--- start RECORDS TO PROCESS ---

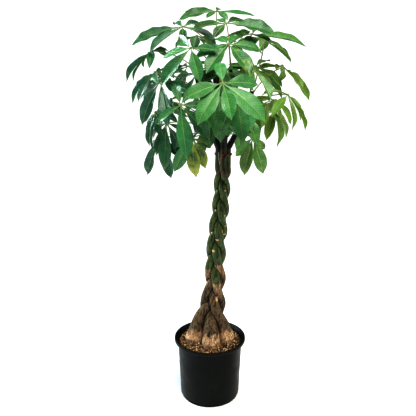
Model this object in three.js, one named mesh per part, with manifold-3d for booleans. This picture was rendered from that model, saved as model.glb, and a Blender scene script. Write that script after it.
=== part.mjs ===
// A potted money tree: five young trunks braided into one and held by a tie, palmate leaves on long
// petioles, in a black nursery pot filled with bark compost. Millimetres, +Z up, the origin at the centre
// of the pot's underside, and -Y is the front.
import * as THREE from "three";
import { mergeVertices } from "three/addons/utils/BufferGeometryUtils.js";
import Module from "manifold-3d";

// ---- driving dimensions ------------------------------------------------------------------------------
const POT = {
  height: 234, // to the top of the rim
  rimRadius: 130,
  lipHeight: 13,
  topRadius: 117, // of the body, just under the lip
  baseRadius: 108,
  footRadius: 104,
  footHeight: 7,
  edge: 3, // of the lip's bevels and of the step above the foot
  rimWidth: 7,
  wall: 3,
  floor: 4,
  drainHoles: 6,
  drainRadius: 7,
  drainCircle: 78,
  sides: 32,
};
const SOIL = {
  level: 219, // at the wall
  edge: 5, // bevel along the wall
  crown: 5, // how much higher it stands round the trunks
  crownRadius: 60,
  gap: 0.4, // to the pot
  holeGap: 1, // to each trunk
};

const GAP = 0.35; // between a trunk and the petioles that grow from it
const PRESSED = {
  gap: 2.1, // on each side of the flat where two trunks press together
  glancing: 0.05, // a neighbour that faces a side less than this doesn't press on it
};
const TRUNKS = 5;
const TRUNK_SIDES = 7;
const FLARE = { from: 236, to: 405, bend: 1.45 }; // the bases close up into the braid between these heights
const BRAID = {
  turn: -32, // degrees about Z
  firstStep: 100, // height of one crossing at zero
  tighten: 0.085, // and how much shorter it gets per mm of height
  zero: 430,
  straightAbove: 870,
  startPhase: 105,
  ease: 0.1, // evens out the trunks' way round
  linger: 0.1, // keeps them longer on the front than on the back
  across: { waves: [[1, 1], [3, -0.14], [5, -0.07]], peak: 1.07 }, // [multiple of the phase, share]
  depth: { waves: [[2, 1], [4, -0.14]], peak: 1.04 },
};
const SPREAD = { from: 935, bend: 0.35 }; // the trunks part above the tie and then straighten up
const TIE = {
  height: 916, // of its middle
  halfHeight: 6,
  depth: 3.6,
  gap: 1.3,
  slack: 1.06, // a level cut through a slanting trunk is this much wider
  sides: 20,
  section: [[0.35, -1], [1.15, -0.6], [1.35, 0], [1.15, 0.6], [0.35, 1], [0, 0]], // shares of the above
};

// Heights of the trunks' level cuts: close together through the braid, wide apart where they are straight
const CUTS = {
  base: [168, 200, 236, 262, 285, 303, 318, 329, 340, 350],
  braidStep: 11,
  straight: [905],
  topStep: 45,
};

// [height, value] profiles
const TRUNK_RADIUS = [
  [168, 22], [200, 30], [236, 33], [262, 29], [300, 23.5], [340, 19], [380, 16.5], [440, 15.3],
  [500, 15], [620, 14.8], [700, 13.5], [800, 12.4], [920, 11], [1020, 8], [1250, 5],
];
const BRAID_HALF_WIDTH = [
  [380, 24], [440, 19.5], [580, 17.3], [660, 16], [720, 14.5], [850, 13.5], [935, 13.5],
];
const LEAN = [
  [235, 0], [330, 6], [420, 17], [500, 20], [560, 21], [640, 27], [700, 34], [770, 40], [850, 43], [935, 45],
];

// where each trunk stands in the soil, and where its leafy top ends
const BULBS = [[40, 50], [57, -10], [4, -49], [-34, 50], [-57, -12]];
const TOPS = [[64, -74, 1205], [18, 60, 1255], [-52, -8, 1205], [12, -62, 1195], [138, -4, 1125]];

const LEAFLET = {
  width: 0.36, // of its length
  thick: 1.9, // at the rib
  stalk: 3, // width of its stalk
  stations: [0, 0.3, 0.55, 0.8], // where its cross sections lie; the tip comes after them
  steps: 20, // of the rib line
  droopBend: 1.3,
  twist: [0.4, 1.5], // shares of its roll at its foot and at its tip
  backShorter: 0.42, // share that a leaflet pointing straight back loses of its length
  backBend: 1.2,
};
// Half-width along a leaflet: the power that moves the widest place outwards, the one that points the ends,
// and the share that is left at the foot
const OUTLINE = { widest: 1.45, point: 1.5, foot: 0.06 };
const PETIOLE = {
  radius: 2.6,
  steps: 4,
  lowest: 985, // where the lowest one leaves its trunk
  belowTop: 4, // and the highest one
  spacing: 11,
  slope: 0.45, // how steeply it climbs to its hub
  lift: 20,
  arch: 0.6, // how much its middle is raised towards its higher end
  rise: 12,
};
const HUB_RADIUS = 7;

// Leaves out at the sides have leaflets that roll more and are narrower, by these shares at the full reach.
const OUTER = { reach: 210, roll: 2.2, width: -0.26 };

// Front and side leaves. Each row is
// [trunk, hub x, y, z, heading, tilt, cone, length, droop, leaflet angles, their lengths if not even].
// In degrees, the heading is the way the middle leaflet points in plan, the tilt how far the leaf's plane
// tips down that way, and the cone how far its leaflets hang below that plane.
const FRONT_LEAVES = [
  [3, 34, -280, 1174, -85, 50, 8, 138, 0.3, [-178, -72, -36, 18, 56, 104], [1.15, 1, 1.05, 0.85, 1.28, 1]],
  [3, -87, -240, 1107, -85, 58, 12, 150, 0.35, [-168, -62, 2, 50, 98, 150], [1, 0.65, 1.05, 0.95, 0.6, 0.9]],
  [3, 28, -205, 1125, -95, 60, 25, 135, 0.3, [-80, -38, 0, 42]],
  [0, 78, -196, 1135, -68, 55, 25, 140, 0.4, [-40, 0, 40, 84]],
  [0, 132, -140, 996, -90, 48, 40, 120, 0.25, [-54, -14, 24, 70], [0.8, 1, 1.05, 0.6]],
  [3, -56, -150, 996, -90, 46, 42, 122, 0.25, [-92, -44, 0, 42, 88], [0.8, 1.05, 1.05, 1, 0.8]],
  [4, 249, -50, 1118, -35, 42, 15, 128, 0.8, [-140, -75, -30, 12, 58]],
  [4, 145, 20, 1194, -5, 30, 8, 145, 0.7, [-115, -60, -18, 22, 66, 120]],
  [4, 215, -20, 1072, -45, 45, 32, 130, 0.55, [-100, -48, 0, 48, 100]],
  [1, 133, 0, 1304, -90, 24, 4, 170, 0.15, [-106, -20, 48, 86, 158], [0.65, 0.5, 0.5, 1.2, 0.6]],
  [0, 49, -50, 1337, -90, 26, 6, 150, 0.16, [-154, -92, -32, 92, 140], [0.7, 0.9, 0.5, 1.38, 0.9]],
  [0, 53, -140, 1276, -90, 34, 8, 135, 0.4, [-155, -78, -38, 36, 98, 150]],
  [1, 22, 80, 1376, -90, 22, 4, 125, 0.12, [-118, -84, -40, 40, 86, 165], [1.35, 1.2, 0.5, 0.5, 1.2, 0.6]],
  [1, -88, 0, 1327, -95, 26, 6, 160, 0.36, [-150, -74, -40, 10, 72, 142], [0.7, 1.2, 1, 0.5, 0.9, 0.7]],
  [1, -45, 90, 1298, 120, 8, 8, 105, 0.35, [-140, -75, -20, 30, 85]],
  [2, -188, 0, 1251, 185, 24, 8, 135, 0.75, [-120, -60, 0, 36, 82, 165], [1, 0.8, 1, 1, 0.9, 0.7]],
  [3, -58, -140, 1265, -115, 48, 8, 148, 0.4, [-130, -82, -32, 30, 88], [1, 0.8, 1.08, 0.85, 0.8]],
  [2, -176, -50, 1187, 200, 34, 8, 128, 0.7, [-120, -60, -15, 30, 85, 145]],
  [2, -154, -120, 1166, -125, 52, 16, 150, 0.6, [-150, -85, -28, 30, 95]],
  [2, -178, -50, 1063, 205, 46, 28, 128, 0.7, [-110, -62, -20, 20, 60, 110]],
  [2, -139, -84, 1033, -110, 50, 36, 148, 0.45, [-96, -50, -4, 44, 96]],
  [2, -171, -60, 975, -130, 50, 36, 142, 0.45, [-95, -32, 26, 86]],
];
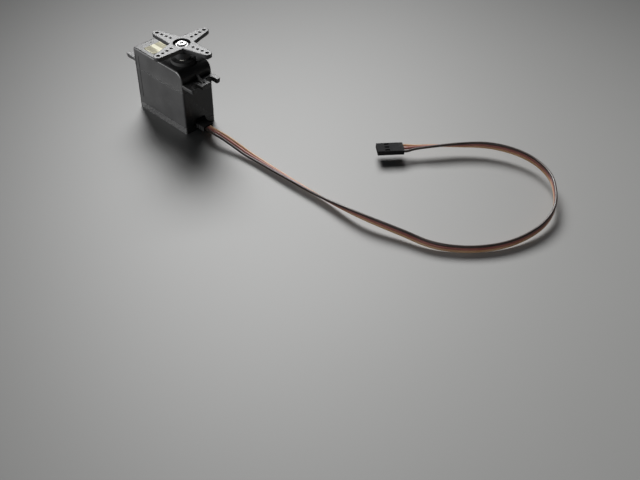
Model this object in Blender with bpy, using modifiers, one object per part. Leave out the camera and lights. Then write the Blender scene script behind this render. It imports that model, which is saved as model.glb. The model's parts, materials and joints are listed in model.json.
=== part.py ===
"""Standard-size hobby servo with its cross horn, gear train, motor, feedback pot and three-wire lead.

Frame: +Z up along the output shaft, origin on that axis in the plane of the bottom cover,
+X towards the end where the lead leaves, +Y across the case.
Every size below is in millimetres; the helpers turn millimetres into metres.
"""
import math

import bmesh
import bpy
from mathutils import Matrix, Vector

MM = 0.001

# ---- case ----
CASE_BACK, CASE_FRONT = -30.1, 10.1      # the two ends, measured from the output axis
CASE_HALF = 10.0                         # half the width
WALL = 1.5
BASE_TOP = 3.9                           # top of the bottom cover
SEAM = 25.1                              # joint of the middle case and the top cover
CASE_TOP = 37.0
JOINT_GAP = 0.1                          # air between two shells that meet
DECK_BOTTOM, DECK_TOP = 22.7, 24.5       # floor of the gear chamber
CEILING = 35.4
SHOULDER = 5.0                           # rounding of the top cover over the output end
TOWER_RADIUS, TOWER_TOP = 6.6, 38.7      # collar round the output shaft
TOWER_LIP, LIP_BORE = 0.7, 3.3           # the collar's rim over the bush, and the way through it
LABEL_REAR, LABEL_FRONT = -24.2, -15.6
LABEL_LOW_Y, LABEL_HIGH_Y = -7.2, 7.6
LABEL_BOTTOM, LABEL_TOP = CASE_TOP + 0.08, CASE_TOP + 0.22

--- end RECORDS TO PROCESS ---

AIM
Your task is to quote, without any alteration, the lines running from the top of the records to the line that holds "import Module from", both included.

TASK RESPONSE
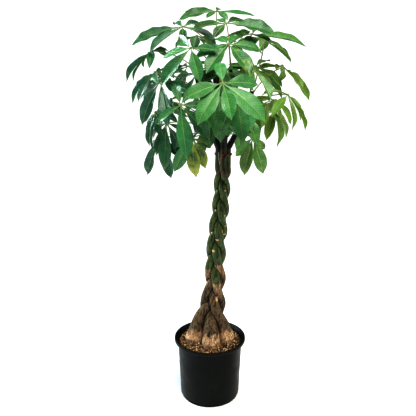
Model this object in three.js, one named mesh per part, with manifold-3d for booleans. This picture was rendered from that model, saved as model.glb, and a Blender scene script. Write that script after it.
=== part.mjs ===
// A potted money tree: five young trunks braided into one and held by a tie, palmate leaves on long
// petioles, in a black nursery pot filled with bark compost. Millimetres, +Z up, the origin at the centre
// of the pot's underside, and -Y is the front.
import * as THREE from "three";
import { mergeVertices } from "three/addons/utils/BufferGeometryUtils.js";
import Module from "manifold-3d";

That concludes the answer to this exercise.